Print the listing below from its opening line through the line holding "socket = build_blade_socket(path)", both ends included.

**Material provided:**
+--
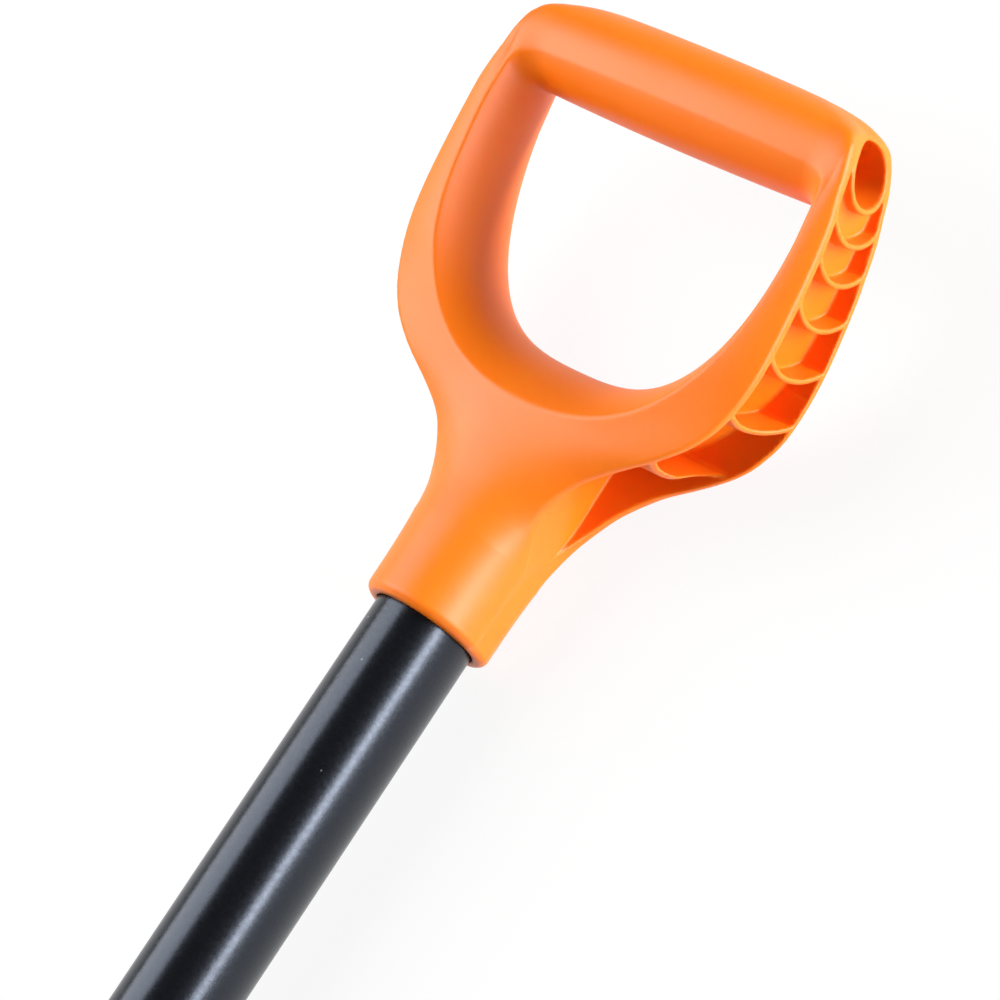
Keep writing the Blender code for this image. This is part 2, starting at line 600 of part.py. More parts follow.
def build_blade():
    blade = add_part("blade", blade_sheet(), black_plastic, blade_frame)
    thicken = blade.modifiers.new("sheet", "SOLIDIFY")
    thicken.thickness = BLADE_SHEET
    thicken.offset = -1
    thicken.use_even_offset = True

    # Everything behind the sheet is trimmed by the space in front of it
    path = blade_path()
    middle = BLADE_SHEET / 2
    front = [(y + middle * math.sin(a), z - middle * math.cos(a)) for y, z, a, _ in path]
    first, last = front[0], front[-1]
    ahead, ceiling = first[0] - BLADE_WIDTH, last[1] + BLADE_WIDTH
    space = [(ahead, first[1])] + front + [(last[0], ceiling), (ahead, ceiling)]
    trim = add_cutter("front_space", prism_x("front_space", space, -BLADE_WIDTH, BLADE_WIDTH),
                      blade_frame)
    socket = build_blade_socket(path)

    # Back ribs follow the arc, and the two heel pads carry the tool when it lies down
    low = -BLADE_EDGE_SLOPE + BACK_RIB_FROM_FLAT / BLADE_RADIUS
    high = BLADE_TOP_SLOPE - BACK_RIB_FROM_TOP / BLADE_RADIUS
    leans = [low + (high - low) * i / BACK_RIB_STEPS for i in range(BACK_RIB_STEPS + 1)]
    outer = [behind_blade(lean, BLADE_SHEET + HEEL_PAD_HEIGHT) for lean in leans]
    inner = [behind_blade(lean, BLADE_SHEET - BACK_RIB_ROOT) for lean in leans]
    first_rib = GUSSET_SPREAD - BACK_RIB_IN_GUSSET
    for k, place in enumerate((first_rib, first_rib + BACK_RIB_PITCH,
                               BLADE_WIDTH / 2 - BACK_RIB_FROM_SIDE), 1):
        for side, name in ((-1, "left"), (1, "right")):
            half = BACK_RIB_WIDTH / 2
            rib = prism_x(f"back_rib_{name}_{k}", outer + inner[::-1],
                          side * place - half, side * place + half)
            combine(blade, add_cutter(f"back_rib_{name}_{k}", rib, blade_frame), "UNION")
    pad_at = BLADE_WIDTH / 2 - HEEL_PAD_FROM_SIDE
    half = HEEL_PAD_LENGTH / 2
    curve_rise = BLADE_RADIUS - math.sqrt(BLADE_RADIUS ** 2 - half ** 2)
    pad_top = SHEET_BACK + curve_rise + BACK_RIB_ROOT
    pad = [(-half, 0.0), (half, 0.0), (half, pad_top), (-half, pad_top)]
    for side, name in ((-1, "left"), (1, "right")):
        form = prism_x(f"heel_pad_{name}", pad, side * pad_at - HEEL_PAD_WIDTH / 2,
                       side * pad_at + HEEL_PAD_WIDTH / 2)
        combine(blade, add_cutter(f"heel_pad_{name}", form, blade_frame), "UNION")
    combine(socket, trim, "DIFFERENCE")
    combine(blade, socket, "UNION")

    # Rolled rim along the top edge
    y, z, lean, length = path[-1]
    half = blade_half_width(length - CORNER_CUT, length)
    centre = (y + middle * math.sin(lean), z - middle * math.cos(lean))
    roll = add_cutter("top_rim", round_bar_x("top_rim", RIM_RADIUS, -half, half, 16, centre), blade_frame)
    combine(blade, roll, "UNION")

    bore = oval_bar("blade_bore", SHAFT_HALF_WIDTH + FIT, SHAFT_HALF_DEPTH + FIT,
                    SHAFT_START - FIT, SHAFT_START + SOCKET_LENGTH + PAST)
    combine(blade, add_cutter("blade_bore", bore, axis_frame), "DIFFERENCE")
    across = BOSS_FACE + PAST
    for k, place in enumerate(BOLT_PLACES, 1):
        hole = round_bar_x(f"socket_bolt_hole_{k}", BOLT_RADIUS + HOLE_FIT, -across, across, 24,
                           (0.0, SHAFT_START + place))
        combine(blade, add_cutter(f"socket_bolt_hole_{k}", hole, axis_frame), "DIFFERENCE")
    for hole in rivet_holes:
        combine(blade, hole, "DIFFERENCE")


def rivet_places():
    span = BLADE_WIDTH - 2 * RIVET_END_MARGIN
    return [-span / 2 + span * k / (RIVET_COUNT - 1) for k in range(RIVET_COUNT)]


def build_wear_edge():
    """Strip, rivets and washers, in a frame on the front face at the blade's edge."""
    strip_z = -BLADE_SHEET - FIT - STRIP_THICKNESS / 2
    mesh = bpy.data.meshes.new("wear_edge")
    shape = bmesh.new()
    bmesh.ops.create_cube(shape, size=1.0)
    bmesh.ops.scale(shape, vec=(BLADE_WIDTH, STRIP_WIDTH, STRIP_THICKNESS), verts=shape.verts)
    bmesh.ops.translate(shape, vec=(0, STRIP_WIDTH / 2 - STRIP_OVERHANG, strip_z), verts=shape.verts)
    shape.to_mesh(mesh)
    shape.free()
    strip = add_part("wear_edge", mesh, steel, edge_frame)
    head_seat = WASHER_THICKNESS + 2 * FIT
    tail_seat = -BLADE_SHEET - STRIP_THICKNESS - 2 * FIT
    for k, x in enumerate(rivet_places(), 1):
        hole = rivet_holes[k - 1]
        combine(strip, hole, "DIFFERENCE")
        place = (x, RIVET_ROW, 0.0)
        tail_end = tail_seat - RIVET_TAIL_HEIGHT
        profile = dome(RIVET_HEAD_RADIUS, RIVET_HEAD_HEIGHT, head_seat)
        profile += [(RIVET_RADIUS, head_seat), (RIVET_RADIUS, tail_seat), (RIVET_TAIL_RADIUS, tail_seat),
                    (RIVET_TAIL_RADIUS - RIVET_TAIL_CHAMFER, tail_end), (0.0, tail_end)]
        turned = lathe(f"wear_rivet_{k}", profile, RIVET_SEGMENTS)
        rivet = add_part(f"wear_rivet_{k}", turned, aluminium, edge_frame)
        rivet.location = place
        low, high = FIT, FIT + WASHER_THICKNESS
        ring = [(RIVET_RADIUS + HOLE_FIT, high), (WASHER_RADIUS, high), (WASHER_RADIUS, low),
                (RIVET_RADIUS + HOLE_FIT, low)]
        turned = lathe(f"wear_washer_{k}", ring, RIVET_SEGMENTS)
        washer = add_part(f"wear_washer_{k}", turned, aluminium, edge_frame)
        washer.location = place


def build_bolts():
    """Two bolts across the socket, each with two washers and a nut."""
    for k, place in enumerate(BOLT_PLACES, 1):
        at = (0.0, 0.0, SHAFT_START + place)
        washer_in = BOSS_FACE + FIT
        washer_out = washer_in + BOLT_WASHER_THICKNESS
        head = washer_out + FIT
        nut = -(washer_out + FIT)
        end = nut - NUT_HEIGHT - BOLT_TAIL
        profile = dome(BOLT_HEAD_RADIUS, BOLT_HEAD_HEIGHT, head)
        profile += [(BOLT_RADIUS, head), (BOLT_RADIUS, end + BOLT_POINT), (BOLT_RADIUS - BOLT_POINT, end),
                    (0.0, end)]
        turned = lathe(f"socket_bolt_{k}", profile, BOLT_SEGMENTS)
        bolt = add_part(f"socket_bolt_{k}", turned, zinc, axis_frame)
        bolt.location = at
        bolt.rotation_euler = (0, math.radians(90), 0)
        for side, name in ((1, "head"), (-1, "nut")):
            low, high = sorted((side * washer_in, side * washer_out))
            ring = [(BOLT_RADIUS + HOLE_FIT, high), (BOLT_WASHER_RADIUS, high),
                    (BOLT_WASHER_RADIUS, low), (BOLT_RADIUS + HOLE_FIT, low)]
            turned = lathe(f"bolt_washer_{name}_{k}", ring, BOLT_SEGMENTS)
            washer = add_part(f"bolt_washer_{name}_{k}", turned, zinc, axis_frame)
            washer.location = at
            washer.rotation_euler = (0, math.radians(90), 0)
        shape = bmesh.new()
        bmesh.ops.create_cone(shape, cap_ends=True, segments=6, radius1=NUT_ACROSS_CORNERS / 2,
                              radius2=NUT_ACROSS_CORNERS / 2, depth=NUT_HEIGHT)
        bmesh.ops.translate(shape, vec=(0, 0, nut - NUT_HEIGHT / 2), verts=shape.verts)
        hex_nut = add_part(f"socket_nut_{k}", finish_mesh(f"socket_nut_{k}", shape), zinc, axis_frame)
        hex_nut.location = at
        hex_nut.rotation_euler = (0, math.radians(90), 0)
        shape = bmesh.new()
        bmesh.ops.create_cone(shape, cap_ends=True, segments=24, radius1=BOLT_RADIUS + HOLE_FIT,
                              radius2=BOLT_RADIUS + HOLE_FIT, depth=4 * NUT_HEIGHT)
        bmesh.ops.translate(shape, vec=(0, 0, nut - NUT_HEIGHT / 2), verts=shape.verts)
        thread = add_cutter(f"nut_thread_{k}", finish_mesh(f"nut_thread_{k}", shape), axis_frame)
        thread.location = at
        thread.rotation_euler = (0, math.radians(90), 0)
        combine(hex_nut, thread, "DIFFERENCE")


def frame_empty(name, location, tilt, parent=None):
    """Empty turned about X, which carries the pieces of one frame."""
    empty = bpy.data.objects.new(name, None)
    parts.objects.link(empty)
    empty.parent = parent
    empty.location = location
    empty.rotation_euler = (tilt, 0, 0)
    return empty


clear_scene()
parts = new_collection("snow_pusher")
cutters = new_collection("cutters")

orange = make_material("grip_polypropylene", (0.95, 0.22, 0.01), 0.42)
black_paint = make_material("shaft_powder_coat", (0.016, 0.018, 0.022), 0.38)
black_plastic = make_material("blade_polypropylene", (0.02, 0.021, 0.023), 0.5)
steel = make_material("wear_edge_steel", (0.55, 0.55, 0.55), 0.35, 1.0)
aluminium = make_material("rivet_aluminium", (0.75, 0.76, 0.77), 0.35, 1.0)
zinc = make_material("fastener_zinc", (0.62, 0.63, 0.64), 0.32, 1.0)
nylon = make_material("core_nylon", (0.7, 0.68, 0.62), 0.5)

# The shaft's axis, with Z along it; the blade's frame has its lowest line at y = 0
axis_frame = frame_empty("axis_frame", (0, -MIDDLE, AXIS_HEIGHT), math.radians(-90))
blade_frame = frame_empty("blade_frame", (0, -MIDDLE, 0), 0.0)
shaft_frame = frame_empty("shaft_frame", (0, 0, SHAFT_START), 0.0, axis_frame)
grip_frame = frame_empty("grip_frame", (0, 0, COLLAR_FROM_BLADE), 0.0, axis_frame)
(bar_y, bar_z), _ = spine(RING_DATUM + BAR_HEIGHT)
ring_frame = frame_empty("ring_frame", (0, bar_y + BAR_HEIGHT * math.sin(RING_CANT),
                                        bar_z - BAR_HEIGHT * math.cos(RING_CANT)), RING_CANT, grip_frame)
screw_frame = frame_empty("screw_frame", (0, 0, SCREW_FROM_MOUTH), math.radians(-90), grip_frame)
edge_y, edge_z, _, _ = blade_path()[0]
edge_frame = frame_empty("edge_frame", (0, edge_y, edge_z), -BLADE_EDGE_SLOPE, blade_frame)

rivet_holes = []
for k, x in enumerate(rivet_places(), 1):
    form = lathe(f"rivet_hole_{k}", [(0.0, PAST), (RIVET_RADIUS + HOLE_FIT, PAST),
                                     (RIVET_RADIUS + HOLE_FIT, -PAST), (0.0, -PAST)], RIVET_SEGMENTS)
    hole = add_cutter(f"rivet_hole_{k}", form, edge_frame)
    hole.location = (x, RIVET_ROW, 0.0)
    rivet_holes.append(hole)

screw_hole = build_grip()
build_grip_screw()
build_shaft(screw_hole)
build_blade()
build_wear_edge()
build_bolts()
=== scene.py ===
"""Snow pusher: how it looks. Orange D-grip on a black oval shaft, curved blade with a steel wear edge."""

import math

import bmesh
import bpy
import numpy as np
from mathutils import Matrix, Vector


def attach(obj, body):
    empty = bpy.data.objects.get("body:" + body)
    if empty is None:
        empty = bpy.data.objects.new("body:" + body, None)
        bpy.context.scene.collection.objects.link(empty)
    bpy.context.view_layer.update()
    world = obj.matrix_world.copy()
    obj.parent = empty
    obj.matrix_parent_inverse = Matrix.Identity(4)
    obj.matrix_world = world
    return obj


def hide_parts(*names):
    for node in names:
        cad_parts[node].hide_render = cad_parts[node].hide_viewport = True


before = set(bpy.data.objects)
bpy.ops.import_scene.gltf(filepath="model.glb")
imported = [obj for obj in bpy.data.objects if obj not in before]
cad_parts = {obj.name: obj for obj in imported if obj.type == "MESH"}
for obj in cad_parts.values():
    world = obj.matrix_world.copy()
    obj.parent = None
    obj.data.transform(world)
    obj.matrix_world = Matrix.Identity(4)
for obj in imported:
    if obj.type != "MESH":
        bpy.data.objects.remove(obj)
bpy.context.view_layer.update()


# Shaft
# Drawn oval aluminium tube, cut square and slightly broken at both ends, under a satin black
# powder coat. It is glued and screwed into the grip and bolted into the blade's socket.
SHAFT_HALF_WIDTH = 0.0145
SHAFT_HALF_DEPTH = 0.0180
SHAFT_WALL = 0.0015
SHAFT_AXIS_HEIGHT = 0.0230
SHAFT_LENGTH = 1.150
SHAFT_HIGH_END = 0.6411252      # along the tool, from the middle of its length
SHAFT_LOW_END = SHAFT_HIGH_END - SHAFT_LENGTH
SHAFT_EDGE_BREAK = 0.0003
SHAFT_POINTS = 144
SHAFT_RINGS = 24
BOLT_PLACES = (SHAFT_LOW_END + 0.060, SHAFT_LOW_END + 0.105)
BOLT_HOLE_RADIUS = 0.0033
GRIP_MOUTH = SHAFT_HIGH_END - 0.058     # the grip collar's end, along the tool
SCREW_FROM_MOUTH = 0.0300
SCREW_HOLE_RADIUS = 0.0024
DRILL_SEGMENTS = 32


def paint(code):
    """An sRGB hex colour as linear RGBA."""
    parts = [int(code[i:i + 2], 16) / 255 for i in (1, 3, 5)]
    return [c / 12.92 if c <= 0.04045 else ((c + 0.055) / 1.055) ** 2.4 for c in parts] + [1.0]


def set_inputs(node, inputs):
    """Inputs set to values, or linked from a socket or from another node's first output in use."""
    for key, value in inputs.items():
        if isinstance(value, bpy.types.Node):
            value = next(socket for socket in value.outputs if socket.enabled)
        if isinstance(value, bpy.types.NodeSocket):
            node.id_data.links.new(value, node.inputs[key])
        else:
            node.inputs[key].default_value = value


def add_node(tree, kind, inputs=None, **settings):
    """A node with its settings, and its inputs set or linked."""
    node = tree.nodes.new(kind)
    for key, value in settings.items():
        setattr(node, key, value)
    set_inputs(node, inputs or {})
    return node


def new_finish(name):
    """An empty material, its node tree and the coordinates of its piece."""
    material = bpy.data.materials.new(name)
    material.use_nodes = True
    tree = material.node_tree
    return material, tree, add_node(tree, "ShaderNodeTexCoord").outputs["Object"]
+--
**Response to the task:**
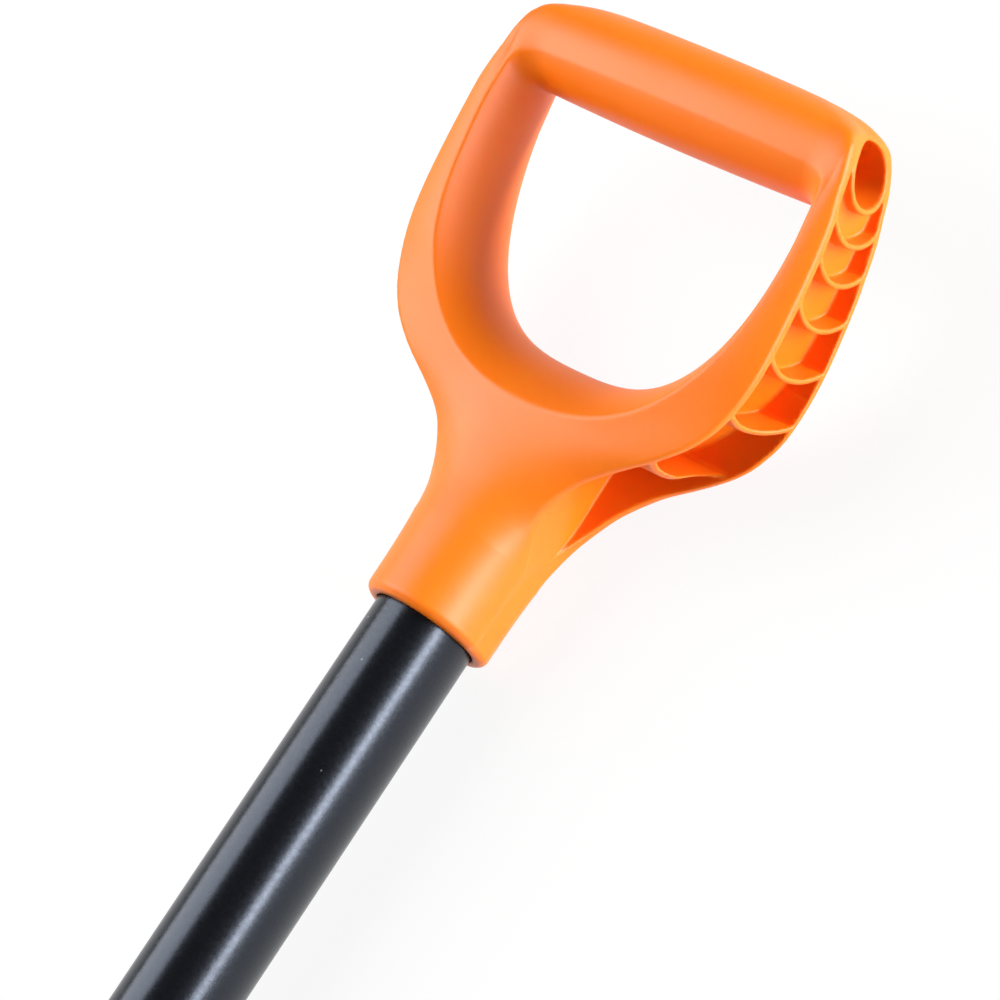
Keep writing the Blender code for this image. This is part 2, starting at line 600 of part.py. More parts follow.
def build_blade():
    blade = add_part("blade", blade_sheet(), black_plastic, blade_frame)
    thicken = blade.modifiers.new("sheet", "SOLIDIFY")
    thicken.thickness = BLADE_SHEET
    thicken.offset = -1
    thicken.use_even_offset = True

    # Everything behind the sheet is trimmed by the space in front of it
    path = blade_path()
    middle = BLADE_SHEET / 2
    front = [(y + middle * math.sin(a), z - middle * math.cos(a)) for y, z, a, _ in path]
    first, last = front[0], front[-1]
    ahead, ceiling = first[0] - BLADE_WIDTH, last[1] + BLADE_WIDTH
    space = [(ahead, first[1])] + front + [(last[0], ceiling), (ahead, ceiling)]
    trim = add_cutter("front_space", prism_x("front_space", space, -BLADE_WIDTH, BLADE_WIDTH),
                      blade_frame)
    socket = build_blade_socket(path)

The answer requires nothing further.